The financial and accounting records of the Affiliate will be compiled into a summary report at the close of the fiscal year in a manner prescribed by the Board of Directors.

SECTION 7

All financial transactions, fees and references made thereto will be in U.S. funds.

ARTICLE VII: COMMITTEES

SECTION 1

The Affiliate President, in conjunction with the Board of Directors, shall establish, maintain, and dissolve such Standing and AD hoc Committees as may be needed to conduct its business and activities. Chairs of each committee will be selected and appointed by the President.

SECTION 2

Chairs of Standing and AD hoc Committees may be expected to attend Board meetings and report on activities of their respective committees. Committee chairs function in an adjunct and advisory manner to the board and do not have voting privileges on Board matters.
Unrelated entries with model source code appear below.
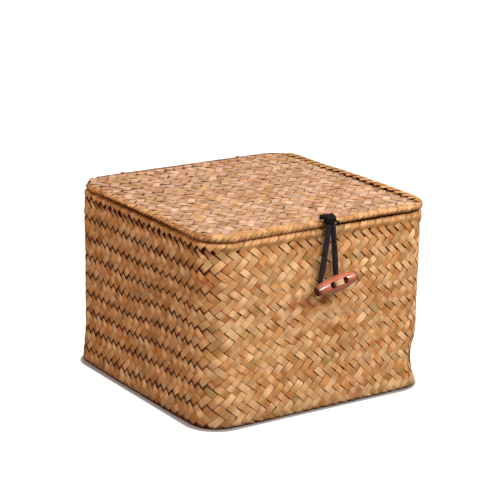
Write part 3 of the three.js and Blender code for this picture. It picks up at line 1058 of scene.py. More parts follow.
@dataclass(frozen=True)
class Finishes:
    """Every finish of the box, built once."""

    wall: dict[Slant, Material]
    lid: dict[Slant, Material]
    lid_fold: Material
    lining: Material
    lining_back: Material
    base_back: Material
    padding: Material
    fold: Material
    twine: Material
    cord: Material
    shaded_knot_cord: Material
    wood: Material
    stitch: Material
    stitch_leg: Material

    @classmethod
    def build(cls, toggle_half_length: float) -> "Finishes":
        """Builds the shared groups and the materials that use them.

        Args:
            toggle_half_length: Where the toggle's end faces lie on its own axis.

        Returns:
            The finishes.
        """
        effects = Effects(fibre_group(), patch_group())
        edge = paint(84, 32, 8)
        wall = StrawFinish(
            "woven_straw",
            pale=paint(242, 206, 156),
            golden=paint(208, 152, 91),
            rust=paint(172, 78, 42),
            green=paint(174, 146, 90),
            edge=edge,
            patch_length=12.0 * MM,
            foot_shade=0.17,
        )
        # The lid's straw is paler and pinker than the walls': partly its own tone, partly painted sheen, the
        # pale sky reflected at a grazing angle.
        lid = StrawFinish(
            "lid_straw",
            pale=paint(218, 192, 169),
            golden=paint(190, 151, 114),
            rust=paint(194, 124, 88),
            green=paint(196, 166, 104),
            edge=paint(94, 40, 22),
            green_share=0.7,
            patch_length=10.0 * MM,
            edge_share=0.55,
            dimming=0.38,
        )
        lid_fold = replace(
            lid,
            name="lid_fold_straw",
            pale=paint(220, 177, 128),
            golden=paint(196, 145, 90),
            edge=paint(150, 98, 56),
            half_strip=4.0 * MM,
            edge_share=0.25,
            dive_shade_share=0.0,
            patch_length=9.0 * MM,
        )
        lining = StrawFinish(
            "lining_straw",
            pale=paint(226, 188, 134),
            golden=paint(200, 150, 94),
            rust=paint(168, 96, 52),
            green=paint(170, 146, 96),
            edge=edge,
            rust_share=0.4,
        )
        # Painted shade: the padding inside the lid's border is coloured as shaded straw, so that it reads
        # dark in the gaps between the border strips.
        padding_straw = replace(
            lining,
            name="padding_straw",
            pale=paint(120, 74, 40),
            golden=paint(92, 54, 28),
            rust=paint(70, 36, 18),
            dive_shade=paint(20, 8, 4),
        )
        fold = StrawFinish(
            "folded_straw",
            pale=paint(232, 188, 134),
            golden=paint(206, 154, 94),
            rust=paint(180, 104, 56),
            green=paint(178, 148, 90),
            edge=paint(84, 38, 16),
            rust_share=0.45,
            patch_length=10.0 * MM,
            half_strip=3.1 * MM,
            dive_shade_share=0.0,
        )
        twine = StrawFinish(
            "hinge_twine",
            pale=paint(214, 180, 130),
            golden=paint(190, 150, 98),
            rust=paint(160, 112, 66),
            green=paint(170, 148, 100),
            edge=edge,
            half_strip=1.0,
            patch_length=6.0 * MM,
            roughness=0.7,
            dive_shade_share=0.0,
        )
        stitch = StrawFinish(
            "stitch_straw",
            pale=paint(226, 202, 160),
            golden=paint(206, 176, 134),
            rust=paint(196, 156, 116),
            green=paint(196, 178, 128),
            edge=paint(150, 116, 82),
            half_strip=2.0 * MM,
            edge_share=0.4,
            dive_shade_share=0.0,
        )
        # Painted shade: a darker copy of the stitch straw for its legs, which lie in the shade inside the
        # toggle's holes.
        stitch_leg = replace(
            stitch,
            name="shaded_stitch_leg_straw",
            pale=paint(84, 50, 32),
            golden=paint(66, 38, 24),
            rust=paint(58, 30, 20),
            green=paint(70, 48, 28),
            edge=paint(40, 22, 14),
        )
        # The cord's paler streak colour is partly a painted bluish highlight.
        cord = CordFinish("black_cord", black=paint(3, 4, 7), pale_streak=paint(52, 57, 68))
        # Painted shade: the knot has a darker copy of the cord, as its upper turns catch more light than the
        # cord below.
        shaded_knot_cord = CordFinish("shaded_knot_cord", black=paint(3, 4, 7), pale_streak=paint(14, 17, 25), shine=0.2, fuzz=0.0)
        wood = WoodFinish(
            "toggle_wood",
            light=paint(192, 118, 90),
            dark=paint(152, 80, 56),
            end=paint(52, 18, 10),
            half_length=toggle_half_length,
        )
        plain = {
            "lid_fold": lid_fold,
            "lining": lining,
            "lining_back": replace(lining, name="lining_straw_back", seen_side=-1.0),
            "base_back": replace(wall, name="base_straw_back", seen_side=-1.0),
            "padding": padding_straw,
            "fold": fold,
            "twine": twine,
            "cord": cord,
            "shaded_knot_cord": shaded_knot_cord,
            "stitch": stitch,
            "stitch_leg": stitch_leg,
        }
        return cls(
            wall=wall.family(effects),
            lid=lid.family(effects),
            wood=wood.material(),
            **{name: finish.material(effects) for name, finish in plain.items()},
        )


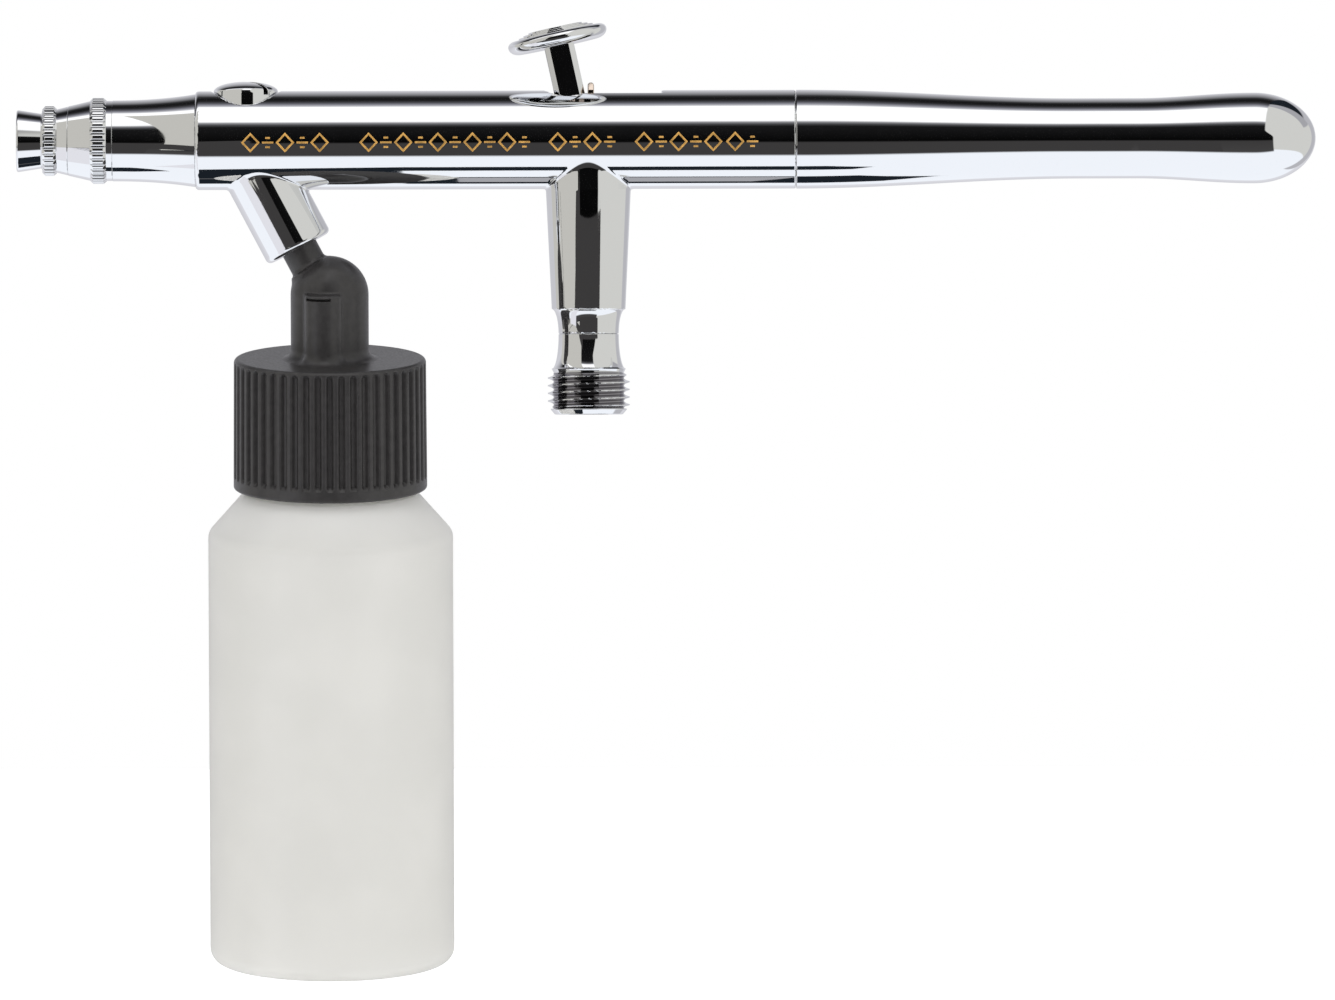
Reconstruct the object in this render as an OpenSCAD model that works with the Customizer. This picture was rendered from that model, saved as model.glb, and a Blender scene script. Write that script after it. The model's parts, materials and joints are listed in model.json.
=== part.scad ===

ARTICLE VIII: IMPEACHMENT AND REMOVAL

SECTION 1

An elected officer may be impeached by the Board of Directors for actions that are seriously negligent, fraudulent, illegal, and/or unethical within the duties of the respective office.

SECTION 2

Impeachment procedures will be delineated in the Board Policy and Procedure Manual.

ARTICLE IX: PARLIAMENTARY AUTHORITY

The most current edition of Robert's Rule of Order shall be the Parliamentary guidelines for proceedings of the Affiliate whenever it does not conflict with Constitution and /or these bylaws.

ARTICLE X: AMENDMENTS

SECTION 1

Amendments or other changes in these bylaws may be initiated in the following ways:

  • The President may propose amendments.
  • The Board of Directors may propose amendments.
  • Any active voting member may submit, in writing, a proposed amendment to the Board of Directors.

SECTION 2

The Board of Directors will consider the proposed amendment(s) upon approval of a simple majority of the Board of Directors; the amendment shall be made available to the entire membership for vote.

SECTION 3

Upon two-thirds approval of those voting from the general membership the amendment shall become part of these bylaws.